# Aim
Begin with the first line of the entries below and reproduce each line exactly, ending with the line that holds "a touch-glass column.".

[begin Data in this exercise]

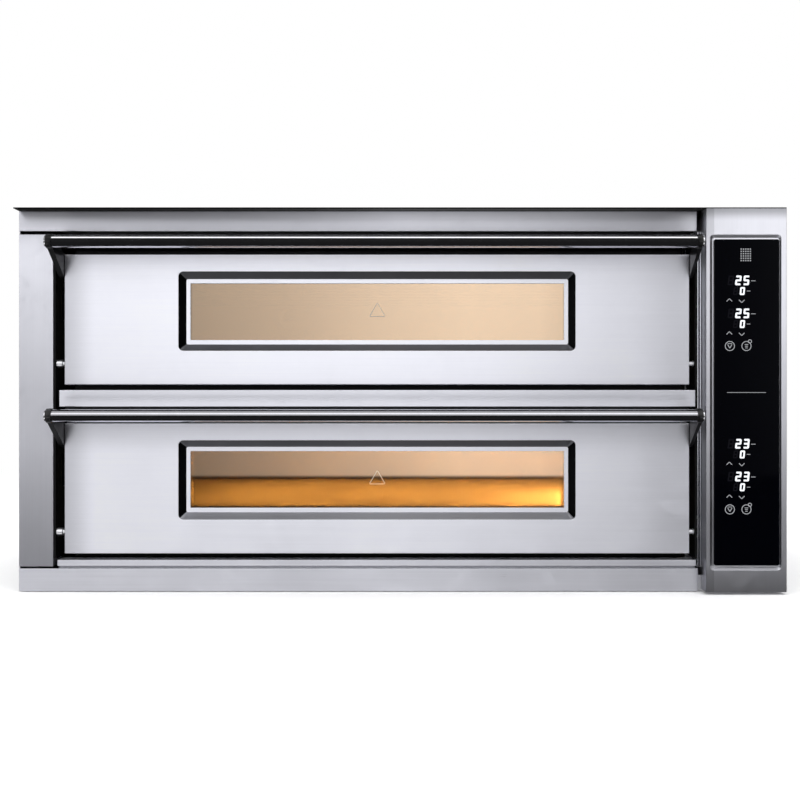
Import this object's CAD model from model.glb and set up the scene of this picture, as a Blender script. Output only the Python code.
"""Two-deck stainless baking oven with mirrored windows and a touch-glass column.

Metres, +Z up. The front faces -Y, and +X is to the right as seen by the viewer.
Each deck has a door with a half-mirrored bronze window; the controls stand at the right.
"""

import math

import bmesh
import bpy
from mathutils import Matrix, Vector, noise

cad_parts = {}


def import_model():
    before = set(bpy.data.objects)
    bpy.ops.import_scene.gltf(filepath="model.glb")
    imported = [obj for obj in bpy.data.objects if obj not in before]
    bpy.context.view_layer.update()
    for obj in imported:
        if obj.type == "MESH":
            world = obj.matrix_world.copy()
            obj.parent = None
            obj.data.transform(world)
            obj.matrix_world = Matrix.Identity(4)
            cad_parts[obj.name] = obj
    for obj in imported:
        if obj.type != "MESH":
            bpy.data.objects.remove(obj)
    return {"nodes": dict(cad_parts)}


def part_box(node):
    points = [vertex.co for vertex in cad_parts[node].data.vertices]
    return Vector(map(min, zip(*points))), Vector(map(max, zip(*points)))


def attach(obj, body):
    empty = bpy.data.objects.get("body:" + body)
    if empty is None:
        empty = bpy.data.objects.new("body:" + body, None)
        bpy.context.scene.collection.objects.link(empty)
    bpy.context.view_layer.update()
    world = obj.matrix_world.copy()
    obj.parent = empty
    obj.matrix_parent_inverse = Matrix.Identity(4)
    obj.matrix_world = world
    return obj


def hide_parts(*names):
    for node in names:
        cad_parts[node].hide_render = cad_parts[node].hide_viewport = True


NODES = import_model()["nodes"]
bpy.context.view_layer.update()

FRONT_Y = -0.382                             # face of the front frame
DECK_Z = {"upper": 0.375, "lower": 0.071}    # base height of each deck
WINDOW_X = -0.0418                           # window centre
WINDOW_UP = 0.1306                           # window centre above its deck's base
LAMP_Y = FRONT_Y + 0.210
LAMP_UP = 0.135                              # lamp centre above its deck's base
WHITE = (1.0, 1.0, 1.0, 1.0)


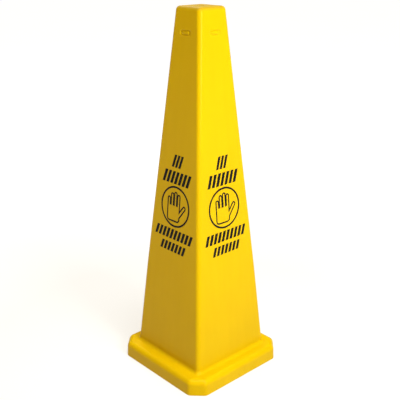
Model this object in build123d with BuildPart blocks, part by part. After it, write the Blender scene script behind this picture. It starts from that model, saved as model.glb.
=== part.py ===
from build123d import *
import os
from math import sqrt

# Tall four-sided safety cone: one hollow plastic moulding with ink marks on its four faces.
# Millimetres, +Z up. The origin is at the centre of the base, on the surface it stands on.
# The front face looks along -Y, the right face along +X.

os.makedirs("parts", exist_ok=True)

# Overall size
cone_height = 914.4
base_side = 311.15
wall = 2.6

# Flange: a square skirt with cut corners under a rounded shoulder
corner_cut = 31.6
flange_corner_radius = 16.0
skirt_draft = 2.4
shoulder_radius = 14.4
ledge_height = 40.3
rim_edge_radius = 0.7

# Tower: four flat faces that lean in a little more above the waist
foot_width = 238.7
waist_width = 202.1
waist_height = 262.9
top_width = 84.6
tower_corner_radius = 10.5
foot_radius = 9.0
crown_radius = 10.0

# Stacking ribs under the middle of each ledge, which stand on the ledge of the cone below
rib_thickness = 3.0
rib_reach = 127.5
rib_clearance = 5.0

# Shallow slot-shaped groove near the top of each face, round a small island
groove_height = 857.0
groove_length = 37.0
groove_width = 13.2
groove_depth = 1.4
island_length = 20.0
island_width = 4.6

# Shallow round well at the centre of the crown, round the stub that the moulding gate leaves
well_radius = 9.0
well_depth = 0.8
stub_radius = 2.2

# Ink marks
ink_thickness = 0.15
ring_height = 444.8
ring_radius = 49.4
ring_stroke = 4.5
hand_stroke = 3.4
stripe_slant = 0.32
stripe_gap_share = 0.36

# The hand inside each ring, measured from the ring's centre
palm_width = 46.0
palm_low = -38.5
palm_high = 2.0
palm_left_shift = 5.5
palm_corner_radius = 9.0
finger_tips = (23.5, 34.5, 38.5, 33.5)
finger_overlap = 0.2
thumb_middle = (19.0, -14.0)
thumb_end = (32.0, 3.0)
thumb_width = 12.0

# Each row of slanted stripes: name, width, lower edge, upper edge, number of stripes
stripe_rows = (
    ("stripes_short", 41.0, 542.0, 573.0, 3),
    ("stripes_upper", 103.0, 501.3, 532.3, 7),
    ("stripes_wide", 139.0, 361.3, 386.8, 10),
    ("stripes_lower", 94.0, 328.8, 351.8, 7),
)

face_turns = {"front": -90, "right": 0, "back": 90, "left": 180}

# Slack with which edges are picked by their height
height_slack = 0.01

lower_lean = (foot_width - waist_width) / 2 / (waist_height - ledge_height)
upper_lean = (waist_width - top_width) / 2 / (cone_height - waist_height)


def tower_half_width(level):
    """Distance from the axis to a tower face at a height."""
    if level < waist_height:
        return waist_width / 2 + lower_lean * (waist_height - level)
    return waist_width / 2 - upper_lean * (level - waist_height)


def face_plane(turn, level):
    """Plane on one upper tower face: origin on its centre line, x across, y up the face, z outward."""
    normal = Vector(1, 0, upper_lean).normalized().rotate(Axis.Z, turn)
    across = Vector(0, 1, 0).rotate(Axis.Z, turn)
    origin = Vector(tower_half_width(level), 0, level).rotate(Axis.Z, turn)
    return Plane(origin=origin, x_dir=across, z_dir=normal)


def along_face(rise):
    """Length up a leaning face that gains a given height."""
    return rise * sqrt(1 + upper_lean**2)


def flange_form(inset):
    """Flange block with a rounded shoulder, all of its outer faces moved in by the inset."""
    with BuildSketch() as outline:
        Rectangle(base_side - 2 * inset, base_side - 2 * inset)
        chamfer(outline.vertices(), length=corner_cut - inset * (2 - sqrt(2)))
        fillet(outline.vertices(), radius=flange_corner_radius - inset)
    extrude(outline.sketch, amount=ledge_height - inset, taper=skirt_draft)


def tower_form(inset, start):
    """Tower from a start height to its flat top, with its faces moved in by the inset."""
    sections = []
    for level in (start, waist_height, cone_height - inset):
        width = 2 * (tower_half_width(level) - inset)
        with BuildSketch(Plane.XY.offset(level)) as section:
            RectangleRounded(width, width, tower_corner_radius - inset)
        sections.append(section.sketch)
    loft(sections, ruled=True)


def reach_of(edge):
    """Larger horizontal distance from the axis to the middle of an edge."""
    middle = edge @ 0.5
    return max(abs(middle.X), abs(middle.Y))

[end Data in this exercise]

# Correct response
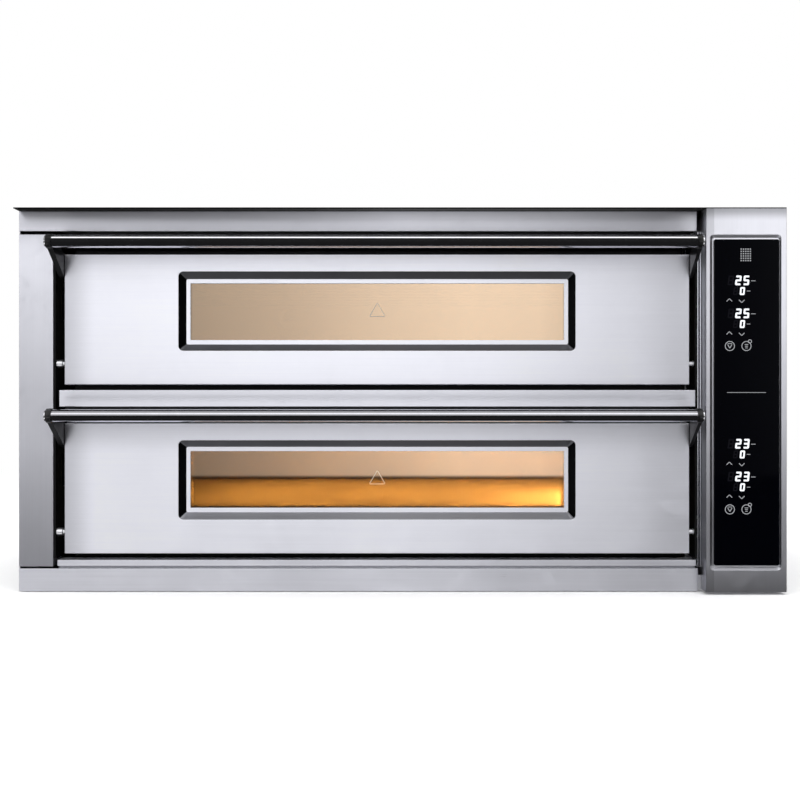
Import this object's CAD model from model.glb and set up the scene of this picture, as a Blender script. Output only the Python code.
"""Two-deck stainless baking oven with mirrored windows and a touch-glass column.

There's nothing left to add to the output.